====== PROVIDED DATA

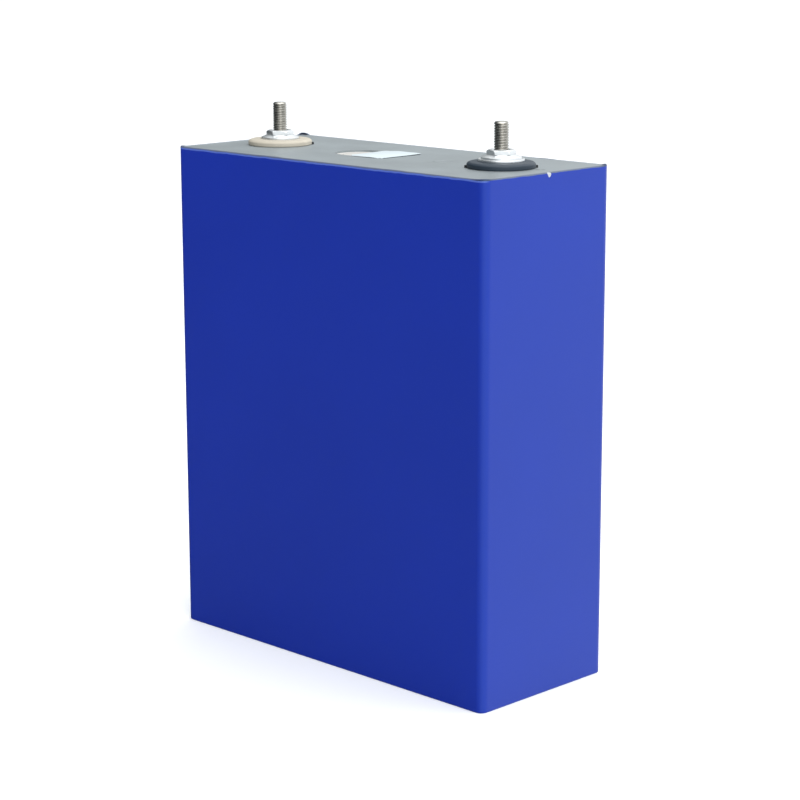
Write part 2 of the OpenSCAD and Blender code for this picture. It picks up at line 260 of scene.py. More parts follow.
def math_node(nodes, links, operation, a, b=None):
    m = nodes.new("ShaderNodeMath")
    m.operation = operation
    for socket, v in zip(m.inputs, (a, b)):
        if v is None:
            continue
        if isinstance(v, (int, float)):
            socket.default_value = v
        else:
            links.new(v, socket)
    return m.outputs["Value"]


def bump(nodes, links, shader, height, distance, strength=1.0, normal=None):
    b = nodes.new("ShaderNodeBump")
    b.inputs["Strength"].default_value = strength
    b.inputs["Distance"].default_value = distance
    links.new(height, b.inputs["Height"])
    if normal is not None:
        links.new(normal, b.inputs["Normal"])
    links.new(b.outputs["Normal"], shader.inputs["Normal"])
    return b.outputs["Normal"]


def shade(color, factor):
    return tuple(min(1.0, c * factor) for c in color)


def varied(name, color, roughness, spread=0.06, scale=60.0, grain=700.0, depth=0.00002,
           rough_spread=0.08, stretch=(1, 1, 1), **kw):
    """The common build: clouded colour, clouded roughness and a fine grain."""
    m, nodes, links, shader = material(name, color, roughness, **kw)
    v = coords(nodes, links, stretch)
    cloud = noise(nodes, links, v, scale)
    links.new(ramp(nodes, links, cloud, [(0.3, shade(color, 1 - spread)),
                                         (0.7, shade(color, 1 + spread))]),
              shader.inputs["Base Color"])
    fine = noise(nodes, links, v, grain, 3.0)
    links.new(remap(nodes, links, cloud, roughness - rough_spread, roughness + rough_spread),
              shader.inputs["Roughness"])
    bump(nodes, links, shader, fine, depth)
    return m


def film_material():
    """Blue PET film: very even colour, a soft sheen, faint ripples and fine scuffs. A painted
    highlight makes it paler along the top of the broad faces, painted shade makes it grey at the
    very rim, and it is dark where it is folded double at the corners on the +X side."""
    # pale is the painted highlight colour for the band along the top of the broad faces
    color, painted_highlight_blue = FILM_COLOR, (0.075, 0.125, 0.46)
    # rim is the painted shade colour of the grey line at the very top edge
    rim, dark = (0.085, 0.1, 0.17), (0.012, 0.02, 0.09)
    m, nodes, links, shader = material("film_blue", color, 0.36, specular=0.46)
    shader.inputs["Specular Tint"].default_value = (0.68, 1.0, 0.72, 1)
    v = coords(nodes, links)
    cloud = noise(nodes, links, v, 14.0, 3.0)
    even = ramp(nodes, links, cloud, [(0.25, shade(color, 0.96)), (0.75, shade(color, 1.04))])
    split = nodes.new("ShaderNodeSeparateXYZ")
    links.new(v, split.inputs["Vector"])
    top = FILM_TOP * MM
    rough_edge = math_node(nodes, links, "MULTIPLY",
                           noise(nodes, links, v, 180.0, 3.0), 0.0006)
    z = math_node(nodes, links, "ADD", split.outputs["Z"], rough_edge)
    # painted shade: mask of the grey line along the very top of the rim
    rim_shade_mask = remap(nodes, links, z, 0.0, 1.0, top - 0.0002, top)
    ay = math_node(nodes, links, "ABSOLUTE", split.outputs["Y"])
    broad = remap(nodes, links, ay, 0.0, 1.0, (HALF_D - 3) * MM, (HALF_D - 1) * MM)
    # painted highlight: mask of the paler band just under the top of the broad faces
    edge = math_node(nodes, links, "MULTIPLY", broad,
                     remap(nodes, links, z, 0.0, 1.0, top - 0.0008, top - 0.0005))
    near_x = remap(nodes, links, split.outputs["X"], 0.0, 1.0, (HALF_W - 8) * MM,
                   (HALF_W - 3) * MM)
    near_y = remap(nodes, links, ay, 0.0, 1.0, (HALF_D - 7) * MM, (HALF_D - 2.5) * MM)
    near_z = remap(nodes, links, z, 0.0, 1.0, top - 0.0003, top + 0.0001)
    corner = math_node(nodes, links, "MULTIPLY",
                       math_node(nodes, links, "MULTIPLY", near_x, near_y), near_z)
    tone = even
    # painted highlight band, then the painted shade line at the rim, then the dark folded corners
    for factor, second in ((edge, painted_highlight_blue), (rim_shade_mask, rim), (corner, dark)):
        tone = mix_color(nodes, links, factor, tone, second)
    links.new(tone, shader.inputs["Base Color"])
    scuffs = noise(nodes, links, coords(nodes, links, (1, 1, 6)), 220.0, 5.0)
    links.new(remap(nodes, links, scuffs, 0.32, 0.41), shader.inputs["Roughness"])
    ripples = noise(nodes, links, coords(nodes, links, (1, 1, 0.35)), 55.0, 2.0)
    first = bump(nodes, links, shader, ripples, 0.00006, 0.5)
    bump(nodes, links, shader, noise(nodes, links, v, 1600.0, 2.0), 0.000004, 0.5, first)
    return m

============

DIRECTIONS.
Produce the lines from the top of the listing through the "return tuple(min(1.0, c" line exactly as they appear, with no additional output.

FULL SOLUTION.
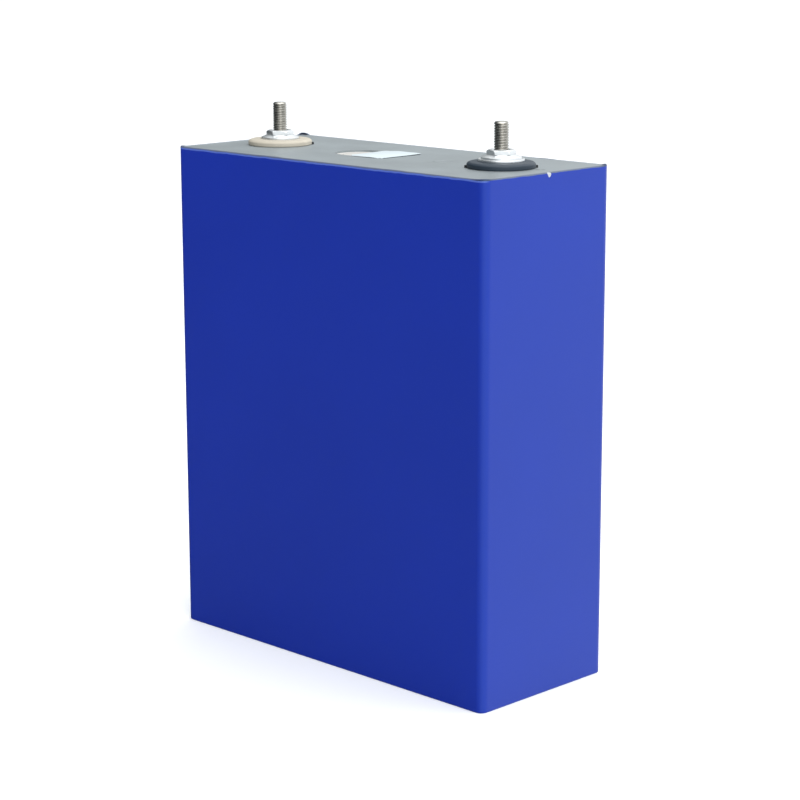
Write part 2 of the OpenSCAD and Blender code for this picture. It picks up at line 260 of scene.py. More parts follow.
def math_node(nodes, links, operation, a, b=None):
    m = nodes.new("ShaderNodeMath")
    m.operation = operation
    for socket, v in zip(m.inputs, (a, b)):
        if v is None:
            continue
        if isinstance(v, (int, float)):
            socket.default_value = v
        else:
            links.new(v, socket)
    return m.outputs["Value"]


def bump(nodes, links, shader, height, distance, strength=1.0, normal=None):
    b = nodes.new("ShaderNodeBump")
    b.inputs["Strength"].default_value = strength
    b.inputs["Distance"].default_value = distance
    links.new(height, b.inputs["Height"])
    if normal is not None:
        links.new(normal, b.inputs["Normal"])
    links.new(b.outputs["Normal"], shader.inputs["Normal"])
    return b.outputs["Normal"]


def shade(color, factor):
    return tuple(min(1.0, c * factor) for c in color)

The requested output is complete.